Predictive analytics can better estimate a retailer’s success during the holiday season. Buyer habits can change, so retailers that forecast massive sales may find themselves in the red come January. Using predictive analytics, retailers can view much more accurate sales forecasts, so they can better prepare for the new year. Instead of wishful thinking, predictive analytics allow data-driven insights that take into consideration buyer behaviour, giving a better look at future sales and helping to begin new year planning.

Predictive analytics reduce downtime

During the holiday rush, there really isn’t time for machine malfunctions. Customers want products quickly, which means supply chain logistics cannot fail. Though predictive analytics are usually used in large-scale manufacturing operations, they have begun to improve the packing and shipping operations for everyday retailers.
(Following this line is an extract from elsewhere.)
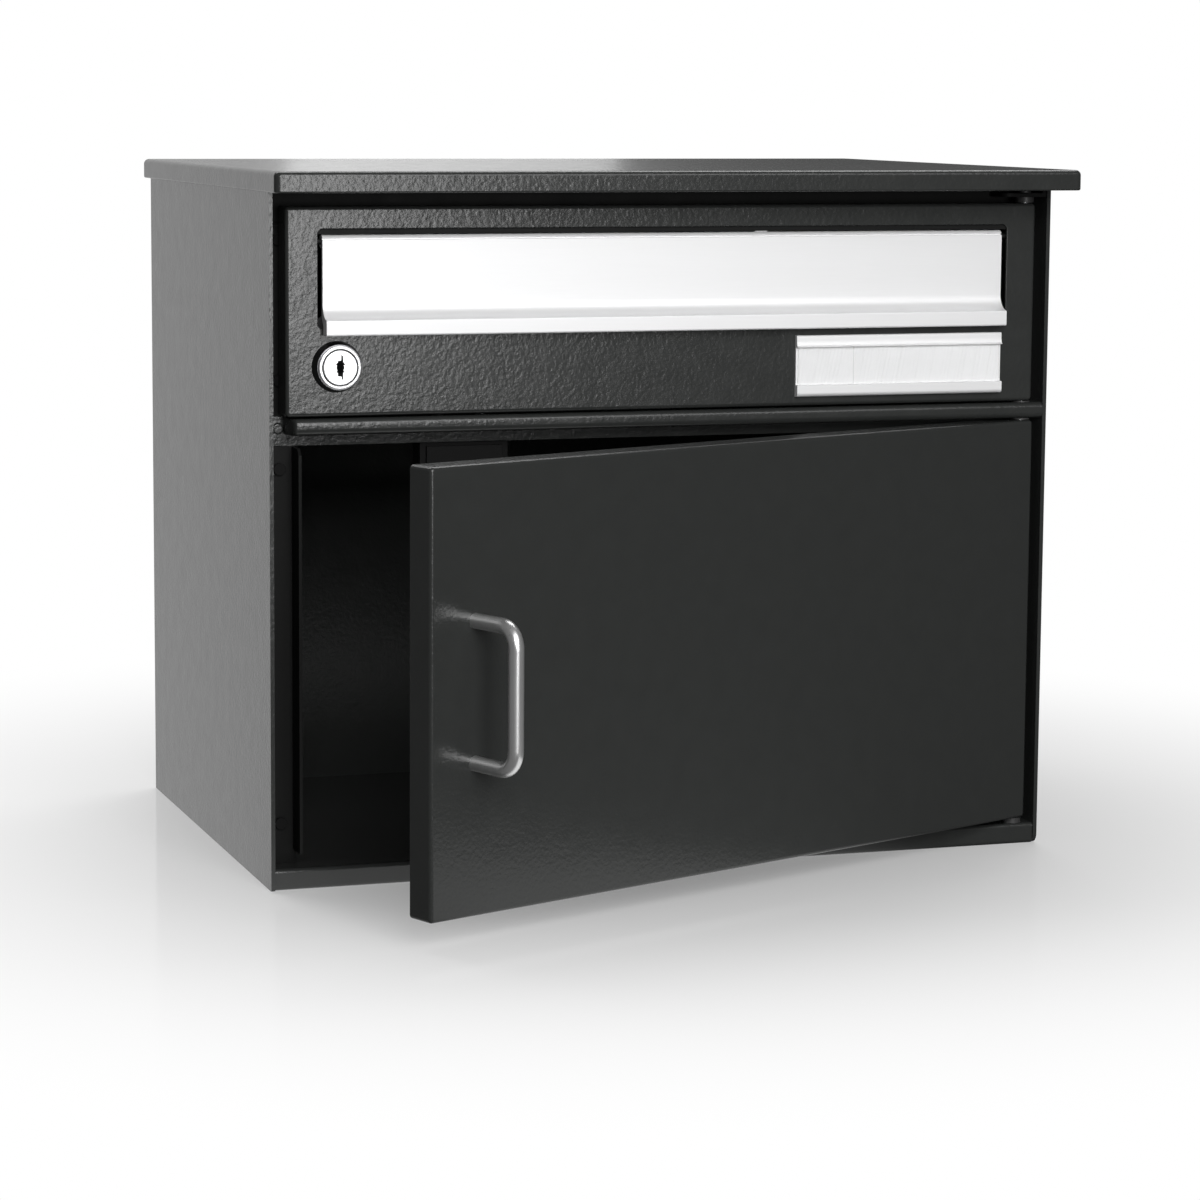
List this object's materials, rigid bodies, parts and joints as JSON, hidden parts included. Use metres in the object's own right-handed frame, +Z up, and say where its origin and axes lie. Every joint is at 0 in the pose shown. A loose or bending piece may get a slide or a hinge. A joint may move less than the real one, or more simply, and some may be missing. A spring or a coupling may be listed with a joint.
{
  "type": "letterbox with parcel compartment",
  "caption": "Folded-metal letterbox: a letter door with an inlet flap, name plate and cam lock over a side-hinged parcel door with a bow handle, under an overhanging roof.",
  "frame": {"origin": "centre of the cabinet's base, on the ground", "axes": "+X to the right facing the doors, +Y to the back, which goes to the wall, +Z up"},
  "size_m": [0.407, 0.4357, 0.342],
  "materials": {
    "powder_coat": "semi-gloss anthracite powder coat with fine orange peel",
    "inner_coat": "thin matt black coat on the parts behind the doors",
    "anodised_aluminium": "natural anodised extrusion, satin",
    "zinc_steel": "bright zinc plate",
    "stainless_steel": "brushed along the bar",
    "chrome": "polished chrome plate",
    "dark_chrome": "black chrome plate",
    "clear_window": "clear polished sheet",
    "white_card": "blank white insert card",
    "rubber": "soft self-adhesive buffer",
    "nylon": "moulded nylon bush",
    "housing_plastic": "moulded catch housing",
    "ferrite": "ground ferrite magnet"
  },
  "bodies": {
    "cabinet": {"left_side_panel": "powder_coat", "right_side_panel": "powder_coat", "back_panel": "powder_coat", "back_rivets": "zinc_steel", "floor_pan": "powder_coat", "divider_shelf": "powder_coat", "corner_plate": "powder_coat", "corner_rivet": "powder_coat", "parcel_jamb_left": "inner_coat", "parcel_jamb_right": "inner_coat", "letter_jamb_left": "inner_coat", "letter_jamb_right": "inner_coat", "top_rail": "inner_coat", "top_hinge_bracket": "inner_coat", "roof_cover": "powder_coat", "roof_screws": "zinc_steel", "hinge_bushes": "nylon", "door_buffers": "rubber", "magnet_housing": "housing_plastic", "catch_magnet": "ferrite", "magnet_screws": "zinc_steel"},
    "letter_door": {"letter_door_panel": "powder_coat", "letter_door_pins": "zinc_steel", "flap_brackets": "inner_coat", "slot_rain_cover": "inner_coat", "name_plate_holder": "anodised_aluminium", "name_plate_window": "clear_window", "name_label": "white_card", "notice_label": "white_card", "lock_rosette": "dark_chrome", "lock_housing": "chrome", "lock_nut": "zinc_steel"},
    "flap": {"slot_flap": "anodised_aluminium", "flap_axle": "inner_coat", "axle_clips": "inner_coat"},
    "lock": {"lock_plug": "chrome", "lock_cam": "zinc_steel", "cam_screw": "zinc_steel"},
    "parcel_door": {"parcel_door_panel": "powder_coat", "parcel_door_pins": "zinc_steel", "door_stiffener": "inner_coat", "handle_bow": "stainless_steel", "handle_screws": "zinc_steel", "strike_plate": "zinc_steel"}
  },
  "joints": [
    {"name": "letter_door_hinge", "type": "hinge", "parent": "cabinet", "child": "letter_door", "pos_m": [0.1885, -0.129, 0.276], "axis": [0, 0, 1], "range_deg": [0, 105]},
    {"name": "parcel_door_hinge", "type": "hinge", "parent": "cabinet", "child": "parcel_door", "pos_m": [0.1885, -0.129, 0.115], "axis": [0, 0, 1], "range_deg": [-22, 83]},
    {"name": "flap_hinge", "type": "hinge", "parent": "letter_door", "child": "flap", "pos_m": [0, -0.1311, 0.3086], "axis": [-1, 0, 0], "range_deg": [0, 70]},
    {"name": "lock_turn", "type": "hinge", "parent": "letter_door", "child": "lock", "pos_m": [-0.1674, -0.13, 0.25], "axis": [0, -1, 0], "range_deg": [0, 90]}
  ]
}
By monitoring vehicles and machines, predictive models can alert a human when a problem might occur. Doing this means the problem can be fixed quickly without machine or vehicle downtime. Especially when it comes to making deliveries around the holiday season, this feature is crucial for retailers trying to maintain happy customers.

Retailers that use big data this holiday season can gain a much-needed edge over the competition. Predictive analytics can help maximise productivity and allow retailers to more effectively reach their target market anytime of the year. However, since a significant portion of annual sales come during this time of the year, retailers should use every advantage possible and invest in predictive analytics tools. Not only will this have a positive impact on sales, but consumers will receive more personalised suggestions, making them happier customers.